[Stored entries]
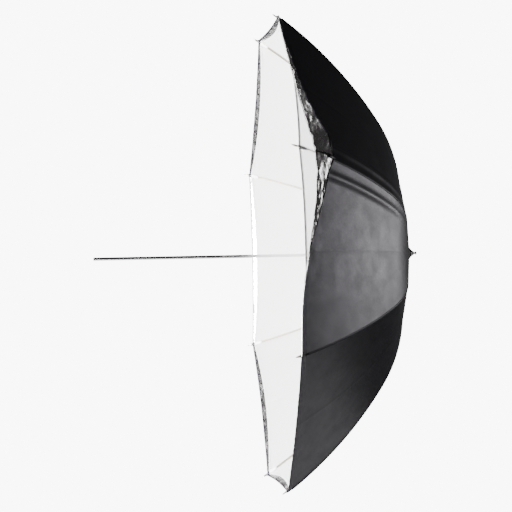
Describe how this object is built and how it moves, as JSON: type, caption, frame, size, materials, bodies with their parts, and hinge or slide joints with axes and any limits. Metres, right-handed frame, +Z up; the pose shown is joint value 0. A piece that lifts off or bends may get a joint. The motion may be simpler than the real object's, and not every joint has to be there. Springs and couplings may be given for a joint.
{
  "type": "umbrella reflector",
  "caption": "Folding studio umbrella: white canopy on sprung ribs, removable black cover with a silver inside, and a straight steel shaft for a stand's umbrella holder.",
  "frame": {"origin": "on the shaft's axis, 130 mm from its free end, in the stretch that an umbrella holder grips", "axes": "+X along the shaft towards the canopy's apex, so the canopy opens towards -X; +Z up, in the middle of the top gore"},
  "size_m": [0.695, 0.9794, 0.9794],
  "materials": {
    "shaft_steel": "polished drawn tube",
    "plug_rubber": "moulded, matt",
    "hub_plastic": "moulded",
    "wire_steel": "drawn wire",
    "cap_plastic": "moulded",
    "ferrule_metal": "turned",
    "pin_steel": "drawn pin",
    "runner_plastic": "moulded",
    "spring_steel": "bent strip",
    "rib_steel": "rolled channel, plated",
    "stretcher_steel": "rolled channel, plated",
    "canopy_cloth": "white translucent woven nylon",
    "cover_cloth": "black woven polyester outside, crinkled silver coating inside"
  },
  "bodies": {
    "shaft_frame": {"shaft": "shaft_steel", "shaft_end_plug": "plug_rubber", "crown": "hub_plastic", "crown_wire": "wire_steel", "top_cap": "cap_plastic", "ferrule": "ferrule_metal", "stop_pin": "pin_steel"},
    "runner": {"runner": "runner_plastic"},
    "catch": {"catch_spring": "spring_steel"},
    "rib_1": {"rib_1": "rib_steel"},
    "stretcher_1": {"stretcher_1": "stretcher_steel"},
    "panel_1a": {"canopy_panel_1a": "canopy_cloth", "cover_panel_1a": "cover_cloth"},
    "panel_1b": {"canopy_panel_1b": "canopy_cloth", "cover_panel_1b": "cover_cloth"},
    "rib_2": {"rib_2": "rib_steel"},
    "stretcher_2": {"stretcher_2": "stretcher_steel"},
    "panel_2a": {"canopy_panel_2a": "canopy_cloth", "cover_panel_2a": "cover_cloth"},
    "panel_2b": {"canopy_panel_2b": "canopy_cloth", "cover_panel_2b": "cover_cloth"},
    "rib_3": {"rib_3": "rib_steel"},
    "stretcher_3": {"stretcher_3": "stretcher_steel"},
    "panel_3a": {"canopy_panel_3a": "canopy_cloth", "cover_panel_3a": "cover_cloth"},
    "panel_3b": {"canopy_panel_3b": "canopy_cloth", "cover_panel_3b": "cover_cloth"},
    "rib_4": {"rib_4": "rib_steel"},
    "stretcher_4": {"stretcher_4": "stretcher_steel"},
    "panel_4a": {"canopy_panel_4a": "canopy_cloth", "cover_panel_4a": "cover_cloth"},
    "panel_4b": {"canopy_panel_4b": "canopy_cloth", "cover_panel_4b": "cover_cloth"},
    "rib_5": {"rib_5": "rib_steel"},
    "stretcher_5": {"stretcher_5": "stretcher_steel"},
    "panel_5a": {"canopy_panel_5a": "canopy_cloth", "cover_panel_5a": "cover_cloth"},
    "panel_5b": {"canopy_panel_5b": "canopy_cloth", "cover_panel_5b": "cover_cloth"},
    "rib_6": {"rib_6": "rib_steel"},
    "stretcher_6": {"stretcher_6": "stretcher_steel"},
    "panel_6a": {"canopy_panel_6a": "canopy_cloth", "cover_panel_6a": "cover_cloth"},
    "panel_6b": {"canopy_panel_6b": "canopy_cloth", "cover_panel_6b": "cover_cloth"},
    "rib_7": {"rib_7": "rib_steel"},
    "stretcher_7": {"stretcher_7": "stretcher_steel"},
    "panel_7a": {"canopy_panel_7a": "canopy_cloth", "cover_panel_7a": "cover_cloth"},
    "panel_7b": {"canopy_panel_7b": "canopy_cloth", "cover_panel_7b": "cover_cloth"},
    "rib_8": {"rib_8": "rib_steel"},
    "stretcher_8": {"stretcher_8": "stretcher_steel"},
    "panel_8a": {"canopy_panel_8a": "canopy_cloth", "cover_panel_8a": "cover_cloth"},
    "panel_8b": {"canopy_panel_8b": "canopy_cloth", "cover_panel_8b": "cover_cloth"}
  },
  "joints": [
    {"name": "runner_slide", "type": "slide", "parent": "shaft_frame", "child": "runner", "axis": [-1, 0, 0], "range_m": [0, 0.28759], "deforming": ["catch_spring", "canopy_panel_1a", "cover_panel_1a", "canopy_panel_1b", "cover_panel_1b", "canopy_panel_2a", "cover_panel_2a", "canopy_panel_2b", "cover_panel_2b", "canopy_panel_3a", "cover_panel_3a", "canopy_panel_3b", "cover_panel_3b", "canopy_panel_4a", "cover_panel_4a", "canopy_panel_4b", "cover_panel_4b", "canopy_panel_5a", "cover_panel_5a", "canopy_panel_5b", "cover_panel_5b", "canopy_panel_6a", "cover_panel_6a", "canopy_panel_6b", "cover_panel_6b", "canopy_panel_7a", "cover_panel_7a", "canopy_panel_7b", "cover_panel_7b", "canopy_panel_8a", "cover_panel_8a", "canopy_panel_8b", "cover_panel_8b"]},
    {"name": "catch_press", "type": "slide", "parent": "shaft_frame", "child": "catch", "axis": [0, 0, -1], "range_m": [0, 0.0024], "stiffness_N_per_m": 300},
    {"name": "rib_1_fold", "type": "hinge", "parent": "shaft_frame", "child": "rib_1", "pos_m": [0.543, -0.00306, 0.00739], "axis": [0, -0.9239, -0.3827], "range_deg": [0, 58]},
    {"name": "stretcher_1_fold", "type": "hinge", "parent": "rib_1", "child": "stretcher_1", "pos_m": [0.50868, -0.07523, 0.18162], "axis": [0, 0.9239, 0.3827], "range_deg": [0, 116]},
    {"name": "panel_1a_pleat", "type": "hinge", "parent": "rib_1", "child": "panel_1a", "pos_m": [0.543, 0, 0.00866], "axis": [0.2427, 0.6322, 0.7358], "range_deg": [0, 27.71]},
    {"name": "panel_1b_pleat", "type": "hinge", "parent": "rib_1", "child": "panel_1b", "pos_m": [0.543, -0.00612, 0.00612], "axis": [-0.2427, 0.9673, -0.0733], "range_deg": [0, 27.71]},
    {"name": "rib_2_fold", "type": "hinge", "parent": "shaft_frame", "child": "rib_2", "pos_m": [0.543, -0.00739, 0.00306], "axis": [0, -0.3827, -0.9239], "range_deg": [0, 58]},
    {"name": "stretcher_2_fold", "type": "hinge", "parent": "rib_2", "child": "stretcher_2", "pos_m": [0.50868, -0.18162, 0.07523], "axis": [0, 0.3827, 0.9239], "range_deg": [0, 116]},
    {"name": "panel_2a_pleat", "type": "hinge", "parent": "rib_2", "child": "panel_2a", "pos_m": [0.543, -0.00612, 0.00612], "axis": [0.2427, -0.0733, 0.9673], "range_deg": [0, 27.71]},
    {"name": "panel_2b_pleat", "type": "hinge", "parent": "rib_2", "child": "panel_2b", "pos_m": [0.543, -0.00866, 0], "axis": [-0.2427, 0.7358, 0.6322], "range_deg": [0, 27.71]},
    {"name": "rib_3_fold", "type": "hinge", "parent": "shaft_frame", "child": "rib_3", "pos_m": [0.543, -0.00739, -0.00306], "axis": [0, 0.3827, -0.9239], "range_deg": [0, 58]},
    {"name": "stretcher_3_fold", "type": "hinge", "parent": "rib_3", "child": "stretcher_3", "pos_m": [0.50868, -0.18162, -0.07523], "axis": [0, -0.3827, 0.9239], "range_deg": [0, 116]},
    {"name": "panel_3a_pleat", "type": "hinge", "parent": "rib_3", "child": "panel_3a", "pos_m": [0.543, -0.00866, 0], "axis": [0.2427, -0.7358, 0.6322], "range_deg": [0, 27.71]},
    {"name": "panel_3b_pleat", "type": "hinge", "parent": "rib_3", "child": "panel_3b", "pos_m": [0.543, -0.00612, -0.00612], "axis": [-0.2427, 0.0733, 0.9673], "range_deg": [0, 27.71]},
    {"name": "rib_4_fold", "type": "hinge", "parent": "shaft_frame", "child": "rib_4", "pos_m": [0.543, -0.00306, -0.00739], "axis": [0, 0.9239, -0.3827], "range_deg": [0, 58]},
    {"name": "stretcher_4_fold", "type": "hinge", "parent": "rib_4", "child": "stretcher_4", "pos_m": [0.50868, -0.07523, -0.18162], "axis": [0, -0.9239, 0.3827], "range_deg": [0, 116]},
    {"name": "panel_4a_pleat", "type": "hinge", "parent": "rib_4", "child": "panel_4a", "pos_m": [0.543, -0.00612, -0.00612], "axis": [0.2427, -0.9673, -0.0733], "range_deg": [0, 27.71]},
    {"name": "panel_4b_pleat", "type": "hinge", "parent": "rib_4", "child": "panel_4b", "pos_m": [0.543, 0, -0.00866], "axis": [-0.2427, -0.6322, 0.7358], "range_deg": [0, 27.71]},
    {"name": "rib_5_fold", "type": "hinge", "parent": "shaft_frame", "child": "rib_5", "pos_m": [0.543, 0.00306, -0.00739], "axis": [0, 0.9239, 0.3827], "range_deg": [0, 58]},
    {"name": "stretcher_5_fold", "type": "hinge", "parent": "rib_5", "child": "stretcher_5", "pos_m": [0.50868, 0.07523, -0.18162], "axis": [0, -0.9239, -0.3827], "range_deg": [0, 116]},
    {"name": "panel_5a_pleat", "type": "hinge", "parent": "rib_5", "child": "panel_5a", "pos_m": [0.543, 0, -0.00866], "axis": [0.2427, -0.6322, -0.7358], "range_deg": [0, 27.71]},
    {"name": "panel_5b_pleat", "type": "hinge", "parent": "rib_5", "child": "panel_5b", "pos_m": [0.543, 0.00612, -0.00612], "axis": [-0.2427, -0.9673, 0.0733], "range_deg": [0, 27.71]},
    {"name": "rib_6_fold", "type": "hinge", "parent": "shaft_frame", "child": "rib_6", "pos_m": [0.543, 0.00739, -0.00306], "axis": [0, 0.3827, 0.9239], "range_deg": [0, 58]},
    {"name": "stretcher_6_fold", "type": "hinge", "parent": "rib_6", "child": "stretcher_6", "pos_m": [0.50868, 0.18162, -0.07523], "axis": [0, -0.3827, -0.9239], "range_deg": [0, 116]},
    {"name": "panel_6a_pleat", "type": "hinge", "parent": "rib_6", "child": "panel_6a", "pos_m": [0.543, 0.00612, -0.00612], "axis": [0.2427, 0.0733, -0.9673], "range_deg": [0, 27.71]},
    {"name": "panel_6b_pleat", "type": "hinge", "parent": "rib_6", "child": "panel_6b", "pos_m": [0.543, 0.00866, 0], "axis": [-0.2427, -0.7358, -0.6322], "range_deg": [0, 27.71]},
    {"name": "rib_7_fold", "type": "hinge", "parent": "shaft_frame", "child": "rib_7", "pos_m": [0.543, 0.00739, 0.00306], "axis": [0, -0.3827, 0.9239], "range_deg": [0, 58]},
    {"name": "stretcher_7_fold", "type": "hinge", "parent": "rib_7", "child": "stretcher_7", "pos_m": [0.50868, 0.18162, 0.07523], "axis": [0, 0.3827, -0.9239], "range_deg": [0, 116]},
    {"name": "panel_7a_pleat", "type": "hinge", "parent": "rib_7", "child": "panel_7a", "pos_m": [0.543, 0.00866, 0], "axis": [0.2427, 0.7358, -0.6322], "range_deg": [0, 27.71]},
    {"name": "panel_7b_pleat", "type": "hinge", "parent": "rib_7", "child": "panel_7b", "pos_m": [0.543, 0.00612, 0.00612], "axis": [-0.2427, -0.0733, -0.9673], "range_deg": [0, 27.71]},
    {"name": "rib_8_fold", "type": "hinge", "parent": "shaft_frame", "child": "rib_8", "pos_m": [0.543, 0.00306, 0.00739], "axis": [0, -0.9239, 0.3827], "range_deg": [0, 58]},
    {"name": "stretcher_8_fold", "type": "hinge", "parent": "rib_8", "child": "stretcher_8", "pos_m": [0.50868, 0.07523, 0.18162], "axis": [0, 0.9239, -0.3827], "range_deg": [0, 116]},
    {"name": "panel_8a_pleat", "type": "hinge", "parent": "rib_8", "child": "panel_8a", "pos_m": [0.543, 0.00612, 0.00612], "axis": [0.2427, 0.9673, 0.0733], "range_deg": [0, 27.71]},
    {"name": "panel_8b_pleat", "type": "hinge", "parent": "rib_8", "child": "panel_8b", "pos_m": [0.543, 0, 0.00866], "axis": [-0.2427, 0.6322, -0.7358], "range_deg": [0, 27.71]}
  ],
  "couplings": [
    {"joint": "rib_1_fold", "follows": "runner_slide", "rad_per_m": 3.5199},
    {"joint": "stretcher_1_fold", "follows": "runner_slide", "rad_per_m": 7.0398},
    {"joint": "panel_1a_pleat", "follows": "runner_slide", "rad_per_m": 1.6815},
    {"joint": "panel_1b_pleat", "follows": "runner_slide", "rad_per_m": 1.6815},
    {"joint": "rib_2_fold", "follows": "runner_slide", "rad_per_m": 3.5199},
    {"joint": "stretcher_2_fold", "follows": "runner_slide", "rad_per_m": 7.0398},
    {"joint": "panel_2a_pleat", "follows": "runner_slide", "rad_per_m": 1.6815},
    {"joint": "panel_2b_pleat", "follows": "runner_slide", "rad_per_m": 1.6815},
    {"joint": "rib_3_fold", "follows": "runner_slide", "rad_per_m": 3.5199},
    {"joint": "stretcher_3_fold", "follows": "runner_slide", "rad_per_m": 7.0398},
    {"joint": "panel_3a_pleat", "follows": "runner_slide", "rad_per_m": 1.6815},
    {"joint": "panel_3b_pleat", "follows": "runner_slide", "rad_per_m": 1.6815},
    {"joint": "rib_4_fold", "follows": "runner_slide", "rad_per_m": 3.5199},
    {"joint": "stretcher_4_fold", "follows": "runner_slide", "rad_per_m": 7.0398},
    {"joint": "panel_4a_pleat", "follows": "runner_slide", "rad_per_m": 1.6815},
    {"joint": "panel_4b_pleat", "follows": "runner_slide", "rad_per_m": 1.6815},
    {"joint": "rib_5_fold", "follows": "runner_slide", "rad_per_m": 3.5199},
    {"joint": "stretcher_5_fold", "follows": "runner_slide", "rad_per_m": 7.0398},
    {"joint": "panel_5a_pleat", "follows": "runner_slide", "rad_per_m": 1.6815},
    {"joint": "panel_5b_pleat", "follows": "runner_slide", "rad_per_m": 1.6815},
    {"joint": "rib_6_fold", "follows": "runner_slide", "rad_per_m": 3.5199},
    {"joint": "stretcher_6_fold", "follows": "runner_slide", "rad_per_m": 7.0398},
    {"joint": "panel_6a_pleat", "follows": "runner_slide", "rad_per_m": 1.6815},
    {"joint": "panel_6b_pleat", "follows": "runner_slide", "rad_per_m": 1.6815},
    {"joint": "rib_7_fold", "follows": "runner_slide", "rad_per_m": 3.5199},
    {"joint": "stretcher_7_fold", "follows": "runner_slide", "rad_per_m": 7.0398},
    {"joint": "panel_7a_pleat", "follows": "runner_slide", "rad_per_m": 1.6815},
    {"joint": "panel_7b_pleat", "follows": "runner_slide", "rad_per_m": 1.6815},
    {"joint": "rib_8_fold", "follows": "runner_slide", "rad_per_m": 3.5199},
    {"joint": "stretcher_8_fold", "follows": "runner_slide", "rad_per_m": 7.0398},
    {"joint": "panel_8a_pleat", "follows": "runner_slide", "rad_per_m": 1.6815},
    {"joint": "panel_8b_pleat", "follows": "runner_slide", "rad_per_m": 1.6815}
  ]
}
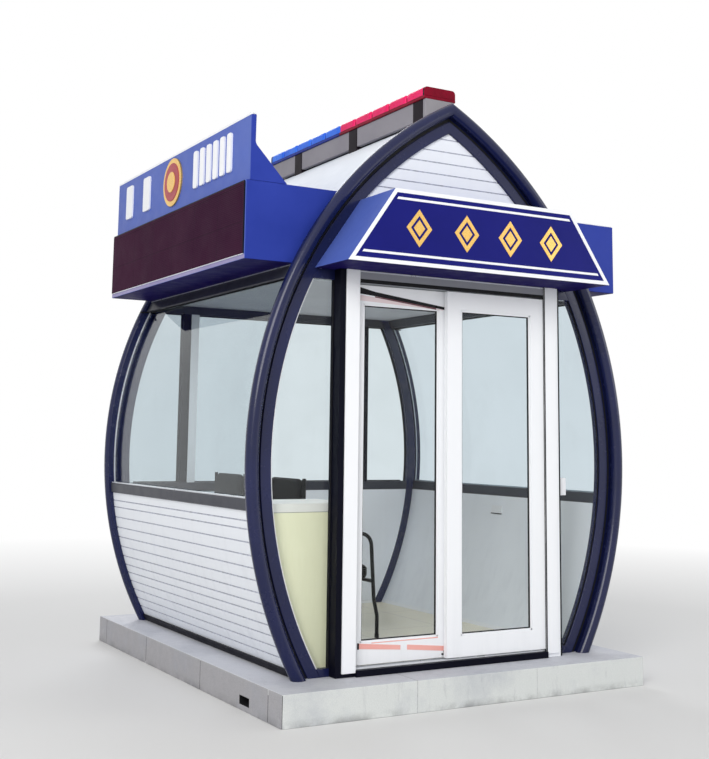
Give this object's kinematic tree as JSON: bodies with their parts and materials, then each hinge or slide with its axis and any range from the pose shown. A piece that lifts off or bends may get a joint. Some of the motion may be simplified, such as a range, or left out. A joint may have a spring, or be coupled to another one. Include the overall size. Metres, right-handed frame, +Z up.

*Instructions to follow*. Identify and list each line with the word "object".

*Final result*.
Describe how this object is built and how it moves, as JSON: type, caption, frame, size, materials, bodies with their parts, and hinge or slide joints with axes and any limits. Metres, right-handed frame, +Z up; the pose shown is joint value 0. A piece that lifts off or bends may get a joint. The motion may be simpler than the real object's, and not every joint has to be there. Springs and couplings may be given for a joint.
Give this object's kinematic tree as JSON: bodies with their parts and materials, then each hinge or slide with its axis and any range from the pose shown. A piece that lifts off or bends may get a joint. Some of the motion may be simplified, such as a range, or left out. A joint may have a spring, or be coupled to another one. Include the overall size. Metres, right-handed frame, +Z up.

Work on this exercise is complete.